**RECORDED DATA:**
╔══
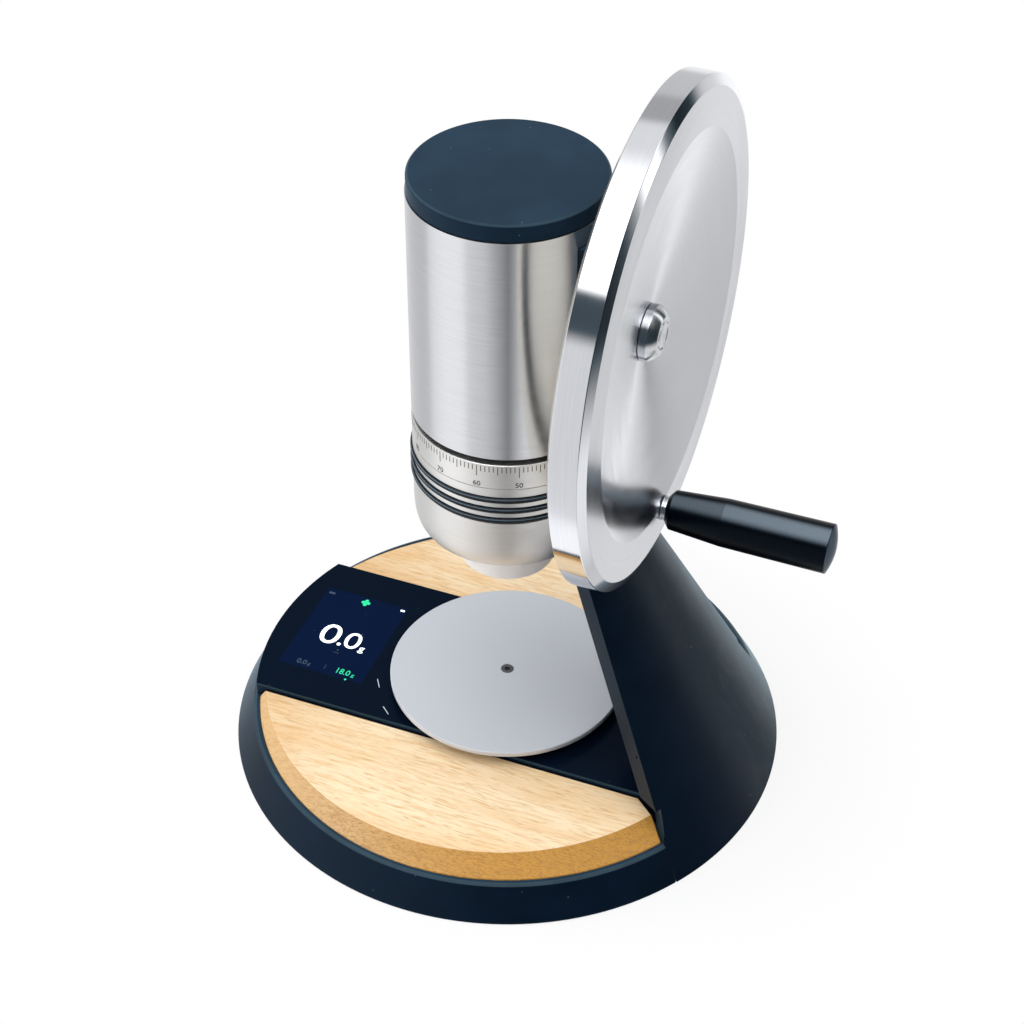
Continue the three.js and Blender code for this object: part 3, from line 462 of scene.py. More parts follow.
def studio_light():
    """The room's light in a direction: a softbox overhead, pale walls and a dark side."""
    group, wires, given, result = new_group("studio_light", {"Direction": "V"}, {"Light": "C"})
    x, y, z = wires.split(wires.vector("NORMALIZE", given["Direction"]))
    turn = wires.math("ARCTAN2", x, wires.times(y, -1.0))
    azimuth = wires.times(turn, 180 / math.pi)
    rise = wires.times(wires.math("ARCSINE", z), 180 / math.pi)
    light = ramp(wires, azimuth, ROUND_THE_ROOM)
    dark_side = wires.times(
        wires.times(wires.ease(azimuth, -6, 6), wires.ease(azimuth, 152, 160, 1.0, 0.0)),
        wires.ease(rise, -36, -16),
    )
    back_wall = wires.times(wires.ease(y, 0.25, 0.55), wires.ease(rise, -14, -2))
    light = wires.mix(back_wall, light, grey(BACK_WALL_LEVEL))
    behind = wires.ease(y, -0.5, 0.5, 0.1, 0.45)
    band = wires.times(wires.ease(rise, 22, 30), wires.ease(rise, 43, 48, 1.0, 0.0))
    light = wires.mix(band, light, wires.join(behind, behind, behind))
    light = wires.mix(dark_side, light, ramp(wires, azimuth, DARK_SIDE))
    light = wires.mix(wires.ease(rise, -66, -52, 1.0, 0.0), light, grey(BELOW_LEVEL))
    softbox = wires.ease(y, -0.15, 0.45, SOFTBOX_FRONT, SOFTBOX_BACK)
    light = wires.mix(wires.ease(rise, 43, 49), light, wires.join(softbox, softbox, softbox))
    level = wires.split(light)[1]
    tint = wires.mix(wires.ease(level, 0.0, 0.35), DARK_TINT, grey(1.0))
    wires.feed(result["Light"], wires.mix(1.0, light, tint, "MULTIPLY"))
    return group


STUDIO_LIGHT = studio_light()


def seen_directly(wires):
    """1 for what the camera sees itself."""
    return wires.node("LightPath").outputs["Is Camera Ray"]


def build_world():
    world = bpy.data.worlds.new("studio")
    world.use_nodes = True
    bpy.context.scene.world = world
    wires = Wiring(world.node_tree)
    background = world.node_tree.nodes["Background"]
    direction = wires.node("TexCoord").outputs["Generated"]
    light = wires.placed(STUDIO_LIGHT, Direction=direction)["Light"]
    wires.feed(background.inputs["Color"], wires.mix(seen_directly(wires), light, grey(1.0)))
    background.inputs["Strength"].default_value = 1.0


FLOOR_RADIUS = 900
# Metres from the axis where the floor starts to go white for the camera, and where it is white
FLOOR_SHADED, FLOOR_CLEAR = 0.12, 0.24
SHADED_SHARE = 0.72  # how white it is by the base


def build_floor():
    """A pale floor: the camera sees a faint shadow by the base, and metal mirrors the room."""
    material = bpy.data.materials.new("pale_floor")
    material.use_nodes = True
    tree = material.node_tree
    wires = Wiring(tree)
    tree.nodes.remove(tree.nodes["Principled BSDF"])
    paper = wires.node("BsdfDiffuse")
    paper.inputs["Color"].default_value = grey(0.86)
    white = wires.node("Emission")
    rays = wires.node("LightPath").outputs
    distance = wires.vector("LENGTH", wires.coordinates())
    away = wires.ease(distance, FLOOR_SHADED, FLOOR_CLEAR, SHADED_SHARE, 1.0)
    seen = wires.math("ADD", rays["Is Camera Ray"], rays["Is Transmission Ray"], clamp=True)
    blend = wires.node("MixShader")
    wires.feed(blend.inputs[0], wires.times(away, seen))
    wires.feed(blend.inputs[1], paper.outputs[0])
    wires.feed(blend.inputs[2], white.outputs[0])
    wires.feed(tree.nodes["Material Output"].inputs["Surface"], blend.outputs[0])
    shape = bmesh.new()
    bmesh.ops.create_circle(shape, cap_ends=True, segments=COARSE_TURN, radius=FLOOR_RADIUS * MM)
    floor = new_object("floor", shape)
    floor.data.materials.append(material)
    floor.visible_glossy = False


SIDE_LAMP_PLACE = (-1.0, -0.35, 0.22)  # metres
SIDE_LAMP_WATTS = 5
SIDE_LAMP_SIZE = 0.6


def build_side_lamp():
    """A soft lamp, low on the left. Steel doesn't mirror it."""
    data = bpy.data.lights.new("side_lamp", "AREA")
    data.shape = "DISK"
    data.size = SIDE_LAMP_SIZE
    data.energy = SIDE_LAMP_WATTS
    lamp = bpy.data.objects.new("side_lamp", data)
    place = Vector(SIDE_LAMP_PLACE)
    aim = place.to_track_quat("Z", "Y").to_matrix().to_4x4()
    lamp.matrix_world = Matrix.Translation(place) @ aim
    lamp.visible_glossy = False
    bpy.context.scene.collection.objects.link(lamp)


CAMERA_PLACE = (0.2998, -0.7579, 0.8192)
CAMERA_AZIMUTH = 21.44
CAMERA_DROP = 39.89
CAMERA_ROLL = 0.19
FOCAL_PIXELS = 2207.8
PHOTO_PIXELS = 1024
SENSOR_WIDTH = 36


def build_camera():
    azimuth, drop, roll = map(math.radians, (CAMERA_AZIMUTH, CAMERA_DROP, CAMERA_ROLL))
    back = Vector((
        math.sin(azimuth) * math.cos(drop), -math.cos(azimuth) * math.cos(drop), math.sin(drop)
    ))
    level = Vector((math.cos(azimuth), math.sin(azimuth), 0))
    upward = back.cross(level)
    across = level * math.cos(roll) + upward * math.sin(roll)
    upright = upward * math.cos(roll) - level * math.sin(roll)
    data = bpy.data.cameras.new("camera")
    data.sensor_width = SENSOR_WIDTH
    data.lens = FOCAL_PIXELS / PHOTO_PIXELS * SENSOR_WIDTH
    data.clip_start = 0.01
    camera = bpy.data.objects.new("camera", data)
    facing = Matrix((across, upright, back)).transposed().to_4x4()
    camera.matrix_world = Matrix.Translation(CAMERA_PLACE) @ facing
    bpy.context.scene.collection.objects.link(camera)
    bpy.context.scene.camera = camera


# ---- finishes


def turned_marks():
    """Lathe lines round the Z axis. Fineness counts them per metre of radius and height."""
    group, wires, given, result = new_group(
        "turned_marks", {"Vector": "V", "Fineness": "F", "Wander": "F"},
        {"Lines": "F", "Bands": "F"},
    )
    x, y, z = wires.split(given["Vector"])
    level = wires.join(x, y, 0.0)
    radius = wires.vector("LENGTH", level)
    around = wires.vector("NORMALIZE", level)
    ux, uy, _ = wires.split(around)
    wander = given["Wander"]
    along = wires.times(wires.math("ADD", radius, z), given["Fineness"])

    def lines(fineness, detail):
        spot = wires.join(
            wires.times(ux, wander),
            wires.times(uy, wander),
            wires.times(along, fineness),
        )
        return wires.noise(spot, 1.0, detail=detail, roughness=0.65)

    wires.feed(result["Lines"], lines(1.0, 3.0))
    wires.feed(result["Bands"], lines(0.08, 1.0))
    return group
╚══
**WORK TO BE COMPLETED:** Reproduce the data, keeping every line exactly the same.

**CORRECT OUTPUT:**
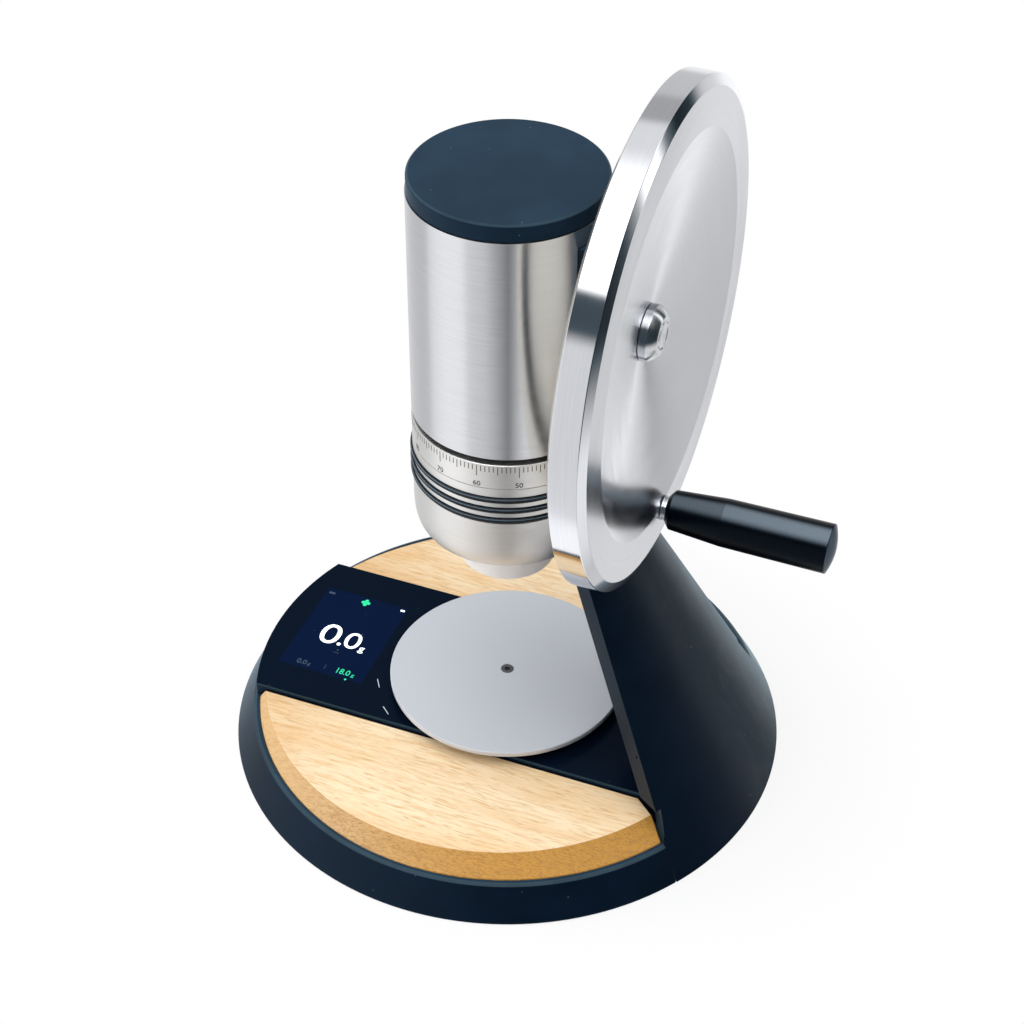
Continue the three.js and Blender code for this object: part 3, from line 462 of scene.py. More parts follow.
def studio_light():
    """The room's light in a direction: a softbox overhead, pale walls and a dark side."""
    group, wires, given, result = new_group("studio_light", {"Direction": "V"}, {"Light": "C"})
    x, y, z = wires.split(wires.vector("NORMALIZE", given["Direction"]))
    turn = wires.math("ARCTAN2", x, wires.times(y, -1.0))
    azimuth = wires.times(turn, 180 / math.pi)
    rise = wires.times(wires.math("ARCSINE", z), 180 / math.pi)
    light = ramp(wires, azimuth, ROUND_THE_ROOM)
    dark_side = wires.times(
        wires.times(wires.ease(azimuth, -6, 6), wires.ease(azimuth, 152, 160, 1.0, 0.0)),
        wires.ease(rise, -36, -16),
    )
    back_wall = wires.times(wires.ease(y, 0.25, 0.55), wires.ease(rise, -14, -2))
    light = wires.mix(back_wall, light, grey(BACK_WALL_LEVEL))
    behind = wires.ease(y, -0.5, 0.5, 0.1, 0.45)
    band = wires.times(wires.ease(rise, 22, 30), wires.ease(rise, 43, 48, 1.0, 0.0))
    light = wires.mix(band, light, wires.join(behind, behind, behind))
    light = wires.mix(dark_side, light, ramp(wires, azimuth, DARK_SIDE))
    light = wires.mix(wires.ease(rise, -66, -52, 1.0, 0.0), light, grey(BELOW_LEVEL))
    softbox = wires.ease(y, -0.15, 0.45, SOFTBOX_FRONT, SOFTBOX_BACK)
    light = wires.mix(wires.ease(rise, 43, 49), light, wires.join(softbox, softbox, softbox))
    level = wires.split(light)[1]
    tint = wires.mix(wires.ease(level, 0.0, 0.35), DARK_TINT, grey(1.0))
    wires.feed(result["Light"], wires.mix(1.0, light, tint, "MULTIPLY"))
    return group


STUDIO_LIGHT = studio_light()


def seen_directly(wires):
    """1 for what the camera sees itself."""
    return wires.node("LightPath").outputs["Is Camera Ray"]


def build_world():
    world = bpy.data.worlds.new("studio")
    world.use_nodes = True
    bpy.context.scene.world = world
    wires = Wiring(world.node_tree)
    background = world.node_tree.nodes["Background"]
    direction = wires.node("TexCoord").outputs["Generated"]
    light = wires.placed(STUDIO_LIGHT, Direction=direction)["Light"]
    wires.feed(background.inputs["Color"], wires.mix(seen_directly(wires), light, grey(1.0)))
    background.inputs["Strength"].default_value = 1.0


FLOOR_RADIUS = 900
# Metres from the axis where the floor starts to go white for the camera, and where it is white
FLOOR_SHADED, FLOOR_CLEAR = 0.12, 0.24
SHADED_SHARE = 0.72  # how white it is by the base


def build_floor():
    """A pale floor: the camera sees a faint shadow by the base, and metal mirrors the room."""
    material = bpy.data.materials.new("pale_floor")
    material.use_nodes = True
    tree = material.node_tree
    wires = Wiring(tree)
    tree.nodes.remove(tree.nodes["Principled BSDF"])
    paper = wires.node("BsdfDiffuse")
    paper.inputs["Color"].default_value = grey(0.86)
    white = wires.node("Emission")
    rays = wires.node("LightPath").outputs
    distance = wires.vector("LENGTH", wires.coordinates())
    away = wires.ease(distance, FLOOR_SHADED, FLOOR_CLEAR, SHADED_SHARE, 1.0)
    seen = wires.math("ADD", rays["Is Camera Ray"], rays["Is Transmission Ray"], clamp=True)
    blend = wires.node("MixShader")
    wires.feed(blend.inputs[0], wires.times(away, seen))
    wires.feed(blend.inputs[1], paper.outputs[0])
    wires.feed(blend.inputs[2], white.outputs[0])
    wires.feed(tree.nodes["Material Output"].inputs["Surface"], blend.outputs[0])
    shape = bmesh.new()
    bmesh.ops.create_circle(shape, cap_ends=True, segments=COARSE_TURN, radius=FLOOR_RADIUS * MM)
    floor = new_object("floor", shape)
    floor.data.materials.append(material)
    floor.visible_glossy = False


SIDE_LAMP_PLACE = (-1.0, -0.35, 0.22)  # metres
SIDE_LAMP_WATTS = 5
SIDE_LAMP_SIZE = 0.6


def build_side_lamp():
    """A soft lamp, low on the left. Steel doesn't mirror it."""
    data = bpy.data.lights.new("side_lamp", "AREA")
    data.shape = "DISK"
    data.size = SIDE_LAMP_SIZE
    data.energy = SIDE_LAMP_WATTS
    lamp = bpy.data.objects.new("side_lamp", data)
    place = Vector(SIDE_LAMP_PLACE)
    aim = place.to_track_quat("Z", "Y").to_matrix().to_4x4()
    lamp.matrix_world = Matrix.Translation(place) @ aim
    lamp.visible_glossy = False
    bpy.context.scene.collection.objects.link(lamp)


CAMERA_PLACE = (0.2998, -0.7579, 0.8192)
CAMERA_AZIMUTH = 21.44
CAMERA_DROP = 39.89
CAMERA_ROLL = 0.19
FOCAL_PIXELS = 2207.8
PHOTO_PIXELS = 1024
SENSOR_WIDTH = 36


def build_camera():
    azimuth, drop, roll = map(math.radians, (CAMERA_AZIMUTH, CAMERA_DROP, CAMERA_ROLL))
    back = Vector((
        math.sin(azimuth) * math.cos(drop), -math.cos(azimuth) * math.cos(drop), math.sin(drop)
    ))
    level = Vector((math.cos(azimuth), math.sin(azimuth), 0))
    upward = back.cross(level)
    across = level * math.cos(roll) + upward * math.sin(roll)
    upright = upward * math.cos(roll) - level * math.sin(roll)
    data = bpy.data.cameras.new("camera")
    data.sensor_width = SENSOR_WIDTH
    data.lens = FOCAL_PIXELS / PHOTO_PIXELS * SENSOR_WIDTH
    data.clip_start = 0.01
    camera = bpy.data.objects.new("camera", data)
    facing = Matrix((across, upright, back)).transposed().to_4x4()
    camera.matrix_world = Matrix.Translation(CAMERA_PLACE) @ facing
    bpy.context.scene.collection.objects.link(camera)
    bpy.context.scene.camera = camera


# ---- finishes


def turned_marks():
    """Lathe lines round the Z axis. Fineness counts them per metre of radius and height."""
    group, wires, given, result = new_group(
        "turned_marks", {"Vector": "V", "Fineness": "F", "Wander": "F"},
        {"Lines": "F", "Bands": "F"},
    )
    x, y, z = wires.split(given["Vector"])
    level = wires.join(x, y, 0.0)
    radius = wires.vector("LENGTH", level)
    around = wires.vector("NORMALIZE", level)
    ux, uy, _ = wires.split(around)
    wander = given["Wander"]
    along = wires.times(wires.math("ADD", radius, z), given["Fineness"])

    def lines(fineness, detail):
        spot = wires.join(
            wires.times(ux, wander),
            wires.times(uy, wander),
            wires.times(along, fineness),
        )
        return wires.noise(spot, 1.0, detail=detail, roughness=0.65)

    wires.feed(result["Lines"], lines(1.0, 3.0))
    wires.feed(result["Bands"], lines(0.08, 1.0))
    return group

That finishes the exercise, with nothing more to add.